After receiving the complaints, the city said in a statement:
DPP is learning from the complaints on how to improve the search for potential illegal operations. More importantly, DPP believes the letters are already reducing the advertisement activity levels, which means an immediate reduction in the actual number of housing units available for illegal short term rentals.
The recent letters begin a conversation between the department and the neighborhoods about short-term rentals. They are not a precursor to getting an NOV and NOO. One should NOT assume that getting a letter recently from DPP means you will get an NOV.
Clearly, this first foray into more technology-based operations has shown that such gleaned information can be a powerful tool for improving enforcement capabilities.
It has given DPP the ability to scour the World Wide Web in a matter of hours, versus manual checks, which would have taken months.

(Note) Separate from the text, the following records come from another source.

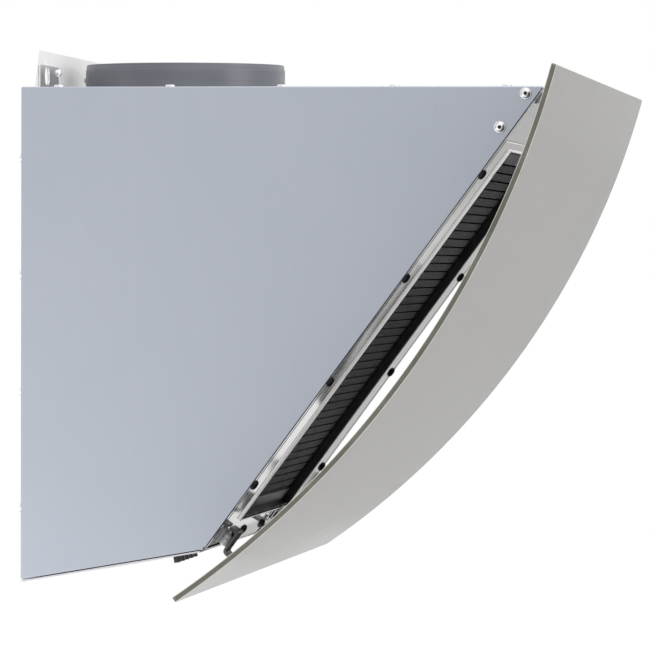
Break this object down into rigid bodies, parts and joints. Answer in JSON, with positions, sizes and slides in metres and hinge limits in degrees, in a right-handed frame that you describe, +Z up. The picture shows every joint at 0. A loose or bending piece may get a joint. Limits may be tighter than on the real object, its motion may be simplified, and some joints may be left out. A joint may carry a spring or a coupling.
{
  "type": "inclined extractor hood",
  "caption": "Inclined wall-hung extractor hood: narrow steel body, wide curved glass front on a top hinge, grease filter, round duct collar and push keys underneath.",
  "frame": {"origin": "on the wall face of the bracket, at the centre line, level with the body top", "axes": "+Z up, +X across the width, +Y into the wall; the front faces -Y"},
  "size_m": [0.898, 0.4044, 0.3865],
  "materials": {
    "brushed_steel_body": "brushed, satin",
    "front_steel": "fine brushed",
    "zinc_plate": "galvanised",
    "bracket_paint": "powder coat, pale",
    "bright_metal": "polished",
    "collar_plastic": "moulded",
    "black_plastic": "moulded",
    "grommet_rubber": "matte",
    "painted_glass": "back-painted, polished edge",
    "white_plastic": "moulded",
    "filter_rail": "dark anodised",
    "filter_mesh": "black mesh",
    "hook_steel": "spring steel",
    "lamp_lens": "frosted"
  },
  "bodies": {
    "hood": {"side_panel_left": "brushed_steel_body", "side_panel_right": "brushed_steel_body", "top_panel": "brushed_steel_body", "rear_panel": "brushed_steel_body", "bottom_panel": "brushed_steel_body", "front_fascia": "front_steel", "front_frame": "front_steel", "side_screw_left_upper": "bright_metal", "side_screw_left_lower": "bright_metal", "side_screw_right_upper": "bright_metal", "side_screw_right_lower": "bright_metal", "wall_bracket": "bracket_paint", "hanger_plate_left": "zinc_plate", "hanger_plate_right": "zinc_plate", "hanger_screw_left": "bright_metal", "hanger_screw_right": "bright_metal", "duct_collar": "collar_plastic", "damper_pin": "zinc_plate", "cable_grommet": "grommet_rubber", "filter_frame": "filter_rail", "filter_pleats": "filter_mesh", "latch_plate": "bright_metal", "button_housing": "black_plastic", "control_box": "white_plastic", "control_lid": "white_plastic", "lamp_ring_left": "bright_metal", "lamp_ring_right": "bright_metal", "lamp_lens_left": "lamp_lens", "lamp_lens_right": "lamp_lens", "blower_scroll": "black_plastic", "motor_can": "zinc_plate", "motor_bracket": "zinc_plate", "capacitor": "white_plastic", "hinge_bracket_left": "zinc_plate", "hinge_bracket_right": "zinc_plate", "catch_housing_left": "zinc_plate", "catch_housing_right": "zinc_plate"},
    "glass_front": {"glass_panel": "painted_glass", "hinge_arm_left": "bright_metal", "hinge_arm_right": "bright_metal", "catch_hook_left": "hook_steel", "catch_hook_right": "hook_steel", "hinge_pin_left": "bright_metal", "hinge_pin_right": "bright_metal"},
    "fan": {"fan_wheel": "zinc_plate", "motor_shaft": "bright_metal"},
    "flap_left": {"damper_flap_left": "collar_plastic"},
    "flap_right": {"damper_flap_right": "collar_plastic"},
    "plunger_left": {"catch_plunger_left": "bright_metal"},
    "plunger_right": {"catch_plunger_right": "bright_metal"},
    "latch": {"filter_latch": "bright_metal"},
    "key_1": {"button_1": "black_plastic"},
    "key_2": {"button_2": "black_plastic"},
    "key_3": {"button_3": "black_plastic"},
    "key_4": {"button_4": "black_plastic"},
    "key_5": {"button_5": "black_plastic"}
  },
  "joints": [
    {"name": "glass_hinge", "type": "hinge", "parent": "hood", "child": "glass_front", "pos_m": [0, -0.37702, -0.0118], "axis": [-1, 0, 0], "range_deg": [0, 70]},
    {"name": "fan_spin", "type": "hinge", "parent": "hood", "child": "fan", "pos_m": [0, -0.135, -0.128], "axis": [1, 0, 0], "continuous": true},
    {"name": "flap_left_hinge", "type": "hinge", "parent": "hood", "child": "flap_left", "pos_m": [0, -0.0874, 0.0115], "axis": [0, 1, 0], "range_deg": [0, 78]},
    {"name": "flap_right_hinge", "type": "hinge", "parent": "hood", "child": "flap_right", "pos_m": [0, -0.0874, 0.0115], "axis": [0, -1, 0], "range_deg": [0, 78]},
    {"name": "catch_left_slide", "type": "slide", "parent": "hood", "child": "plunger_left", "axis": [0, 0.592, -0.8059], "range_m": [0, 0.003], "stiffness_N_per_m": 500, "springref_m": -0.002},
    {"name": "catch_right_slide", "type": "slide", "parent": "hood", "child": "plunger_right", "axis": [0, 0.592, -0.8059], "range_m": [0, 0.003], "stiffness_N_per_m": 500, "springref_m": -0.002},
    {"name": "latch_slide", "type": "slide", "parent": "hood", "child": "latch", "axis": [0, 0.592, -0.8059], "range_m": [0, 0.006], "stiffness_N_per_m": 200, "springref_m": -0.002},
    {"name": "key_1_press", "type": "slide", "parent": "hood", "child": "key_1", "axis": [0, 0.168, 0.9858], "range_m": [0, 0.003], "stiffness_N_per_m": 400, "springref_m": -0.0015},
    {"name": "key_2_press", "type": "slide", "parent": "hood", "child": "key_2", "axis": [0, 0.168, 0.9858], "range_m": [0, 0.003], "stiffness_N_per_m": 400, "springref_m": -0.0015},
    {"name": "key_3_press", "type": "slide", "parent": "hood", "child": "key_3", "axis": [0, 0.168, 0.9858], "range_m": [0, 0.003], "stiffness_N_per_m": 400, "springref_m": -0.0015},
    {"name": "key_4_press", "type": "slide", "parent": "hood", "child": "key_4", "axis": [0, 0.168, 0.9858], "range_m": [0, 0.003], "stiffness_N_per_m": 400, "springref_m": -0.0015},
    {"name": "key_5_press", "type": "slide", "parent": "hood", "child": "key_5", "axis": [0, 0.168, 0.9858], "range_m": [0, 0.003], "stiffness_N_per_m": 400, "springref_m": -0.0015}
  ]
}
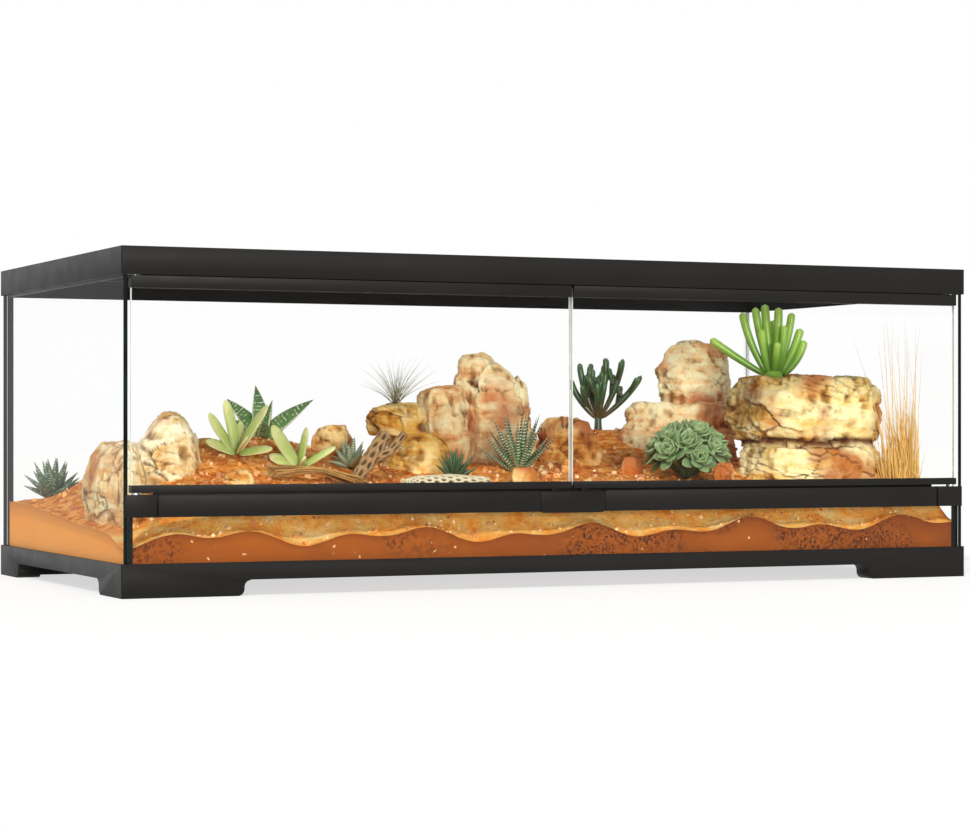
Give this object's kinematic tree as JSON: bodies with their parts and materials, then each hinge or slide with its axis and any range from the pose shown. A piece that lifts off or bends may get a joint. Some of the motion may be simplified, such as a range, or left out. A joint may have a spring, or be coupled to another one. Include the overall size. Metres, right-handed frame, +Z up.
{
  "type": "reptile terrarium",
  "caption": "Low front-opening glass terrarium with two swing doors, centre latch, screen lid and a planted desert landscape.",
  "frame": {"origin": "on the ground under the middle of the tank", "axes": "+X to the right, +Y to the back, +Z up; the doors face -Y"},
  "size_m": [0.915, 0.45, 0.322],
  "materials": {
    "black_plastic": "satin moulded black",
    "clear_glass": "clear float glass",
    "black_silicone": "black silicone bead",
    "steel": "drawn steel pin",
    "mesh_steel": "black coated woven wire",
    "orange_soil": "burnt orange clay with a sandy top",
    "cream_sandstone": "layered cream sandstone",
    "orange_sandstone": "rough orange sandstone",
    "pale_wood": "bleached perforated wood",
    "brown_wood": "fibrous cactus wood",
    "dry_straw": "dry grass",
    "green_leaf": "fleshy green leaf",
    "blue_green_leaf": "waxy blue-green leaf",
    "dark_green_leaf": "dark green leaf"
  },
  "bodies": {
    "tank": {"base_frame": "black_plastic", "floor_glass": "clear_glass", "left_glass": "clear_glass", "right_glass": "clear_glass", "back_glass": "clear_glass", "front_glass": "clear_glass", "corner_seals": "black_silicone", "floor_seal": "black_silicone", "sill_rail": "black_plastic", "sill_end_left": "black_plastic", "sill_end_right": "black_plastic", "sill_cover": "black_plastic", "latch_pin": "steel", "top_frame": "black_plastic", "soil_bed": "orange_soil", "rock_left_front": "cream_sandstone", "rock_left_tall": "cream_sandstone", "rock_orange_stack": "orange_sandstone", "rock_centre": "cream_sandstone", "rock_centre_right": "orange_sandstone", "rock_back_base": "cream_sandstone", "rock_back_tower": "cream_sandstone", "rock_right_slab": "cream_sandstone", "rock_right_block": "cream_sandstone", "loose_stones": "orange_sandstone", "perforated_wood": "pale_wood", "cholla_wood": "brown_wood", "straw_bundle": "dry_straw", "plant_left_rosette": "blue_green_leaf", "plant_strap_leaf": "green_leaf", "plant_tiger_aloe": "green_leaf", "plant_small_rosette": "dark_green_leaf", "plant_grey_rosette": "blue_green_leaf", "plant_zebra_rosette": "dark_green_leaf", "plant_dark_jade": "dark_green_leaf", "plant_echeveria": "blue_green_leaf", "plant_finger": "green_leaf", "grass_tuft": "dry_straw", "dry_grass": "dry_straw"},
    "left_door": {"left_door_glass": "clear_glass", "left_door_top_rail": "black_plastic", "left_door_bottom_rail": "black_plastic", "left_hinge_pins": "steel"},
    "right_door": {"right_door_glass": "clear_glass", "right_door_top_rail": "black_plastic", "right_door_bottom_rail": "black_plastic", "right_hinge_pins": "steel"},
    "latch": {"latch_handle": "black_plastic"},
    "lid": {"screen_frame": "black_plastic", "screen_mesh": "mesh_steel", "screen_retainer": "black_silicone"},
    "left_lock": {"left_screen_lock": "black_plastic"},
    "right_lock": {"right_screen_lock": "black_plastic"},
    "left_shutter": {"left_cable_shutter": "black_plastic"},
    "right_shutter": {"right_cable_shutter": "black_plastic"}
  },
  "joints": [
    {"name": "left_door_hinge", "type": "hinge", "parent": "tank", "child": "left_door", "pos_m": [-0.443, -0.219, 0], "axis": [0, 0, -1], "range_deg": [0, 110]},
    {"name": "right_door_hinge", "type": "hinge", "parent": "tank", "child": "right_door", "pos_m": [0.443, -0.219, 0], "axis": [0, 0, 1], "range_deg": [0, 110]},
    {"name": "latch_tilt", "type": "hinge", "parent": "tank", "child": "latch", "pos_m": [0, -0.2227, 0.092], "axis": [-1, 0, 0], "range_deg": [0, 35]},
    {"name": "lid_lift", "type": "slide", "parent": "tank", "child": "lid", "axis": [0, 0, 1], "range_m": [0, 0.08]},
    {"name": "left_lock_slide", "type": "slide", "parent": "lid", "child": "left_lock", "axis": [-1, 0, 0], "range_m": [0, 0.004]},
    {"name": "right_lock_slide", "type": "slide", "parent": "lid", "child": "right_lock", "axis": [1, 0, 0], "range_m": [0, 0.004]},
    {"name": "left_shutter_slide", "type": "slide", "parent": "tank", "child": "left_shutter", "axis": [-1, 0, 0], "range_m": [0, 0.0382]},
    {"name": "right_shutter_slide", "type": "slide", "parent": "tank", "child": "right_shutter", "axis": [1, 0, 0], "range_m": [0, 0.0382]}
  ]
}
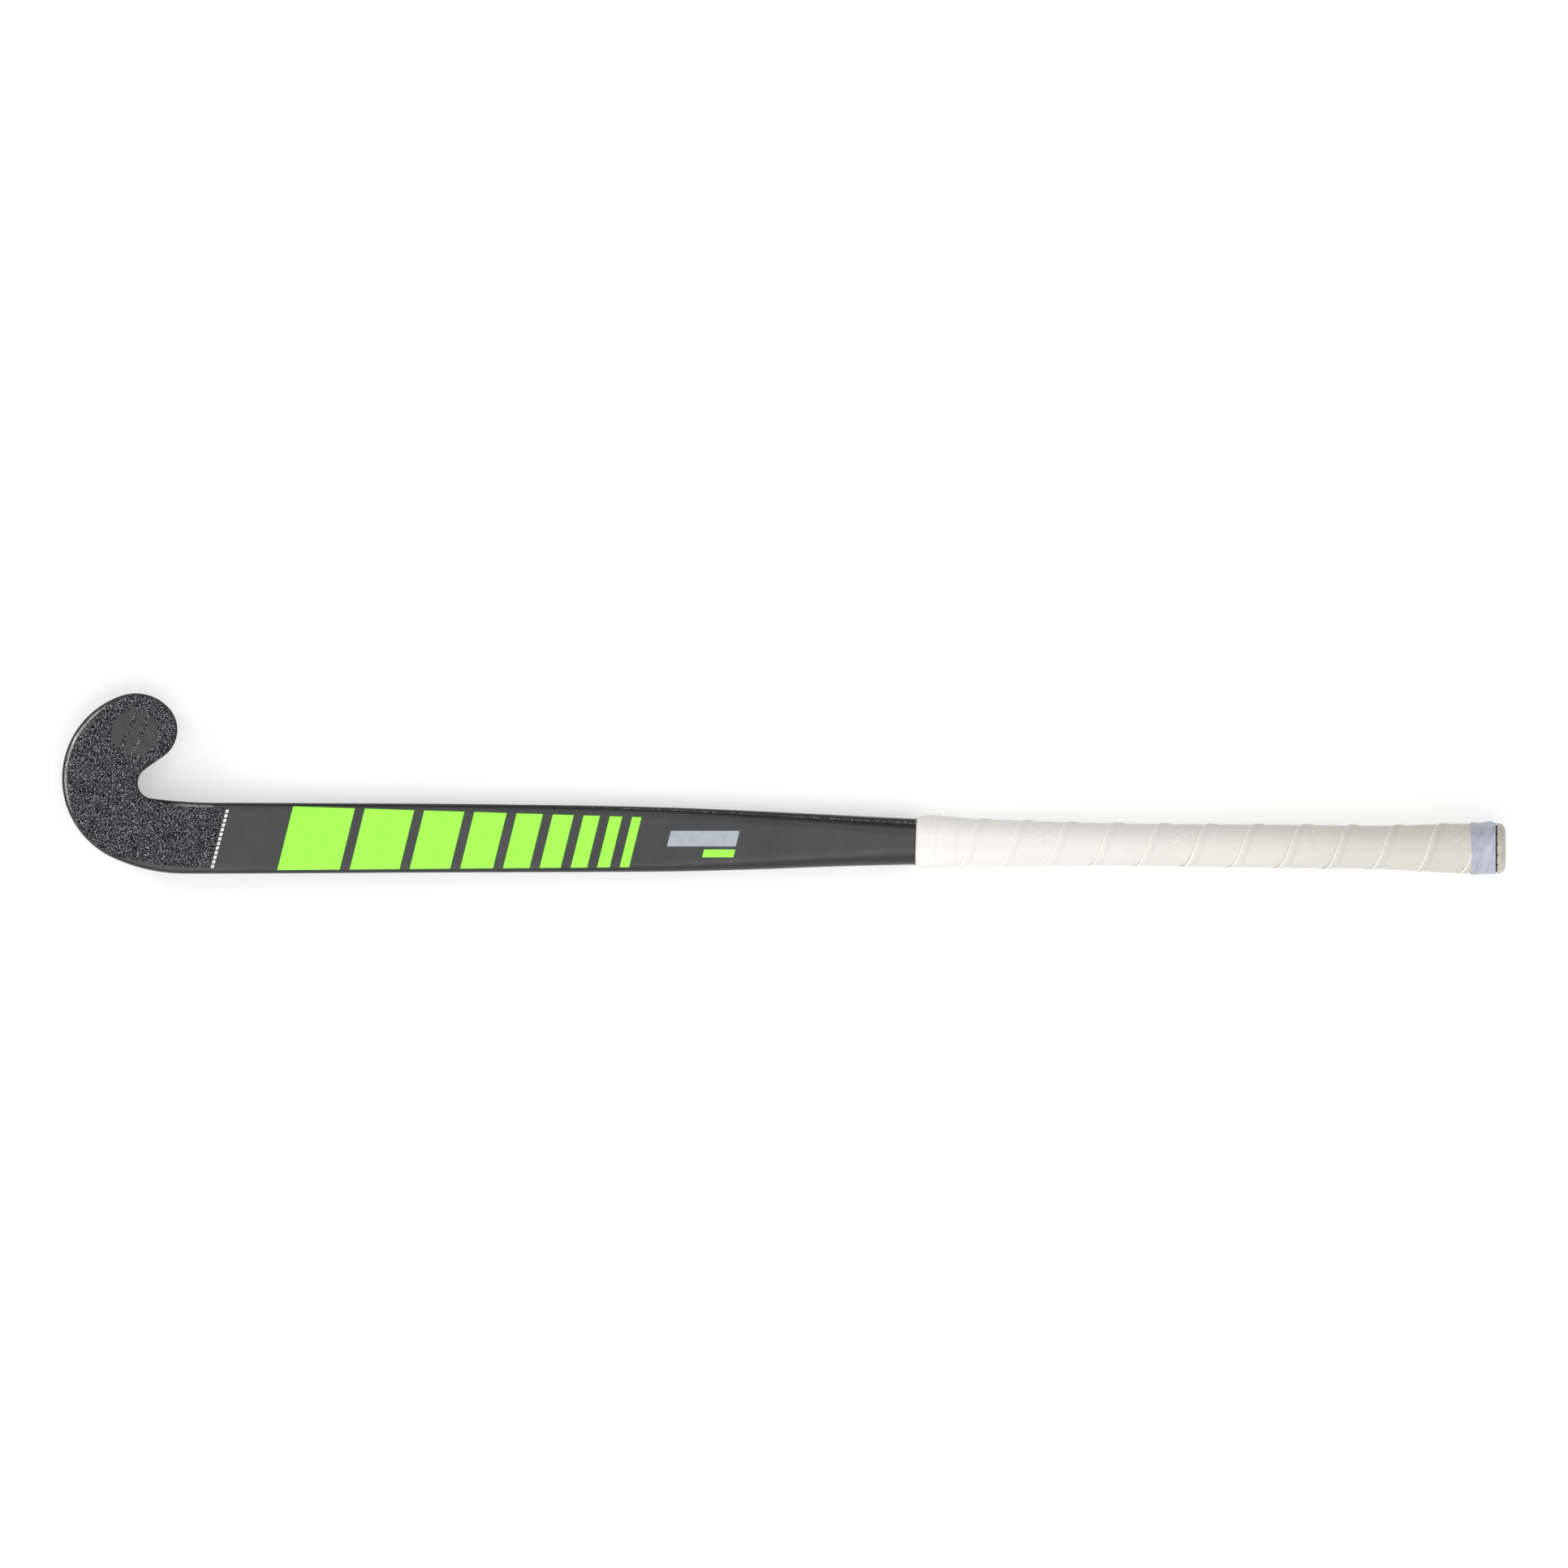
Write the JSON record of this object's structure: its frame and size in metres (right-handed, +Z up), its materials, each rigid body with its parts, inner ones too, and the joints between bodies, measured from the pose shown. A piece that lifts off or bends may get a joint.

However, the recent experience has also shown that there are some rough edges to the programming. DPP should do a better job, to more accurately focus attention, and not unduly stress residents.
DPP needs to refine processes and is already doing so. Further, DPP will need to be, and will be, more methodical and accurate in acquiring irrefutable evidence of short-term rental activity before issuing an NOV, and is committed to doing so.
The city did receive many compliments from homeowners too. Saying they were happy the city was starting to crack down on illegal vacation rentals.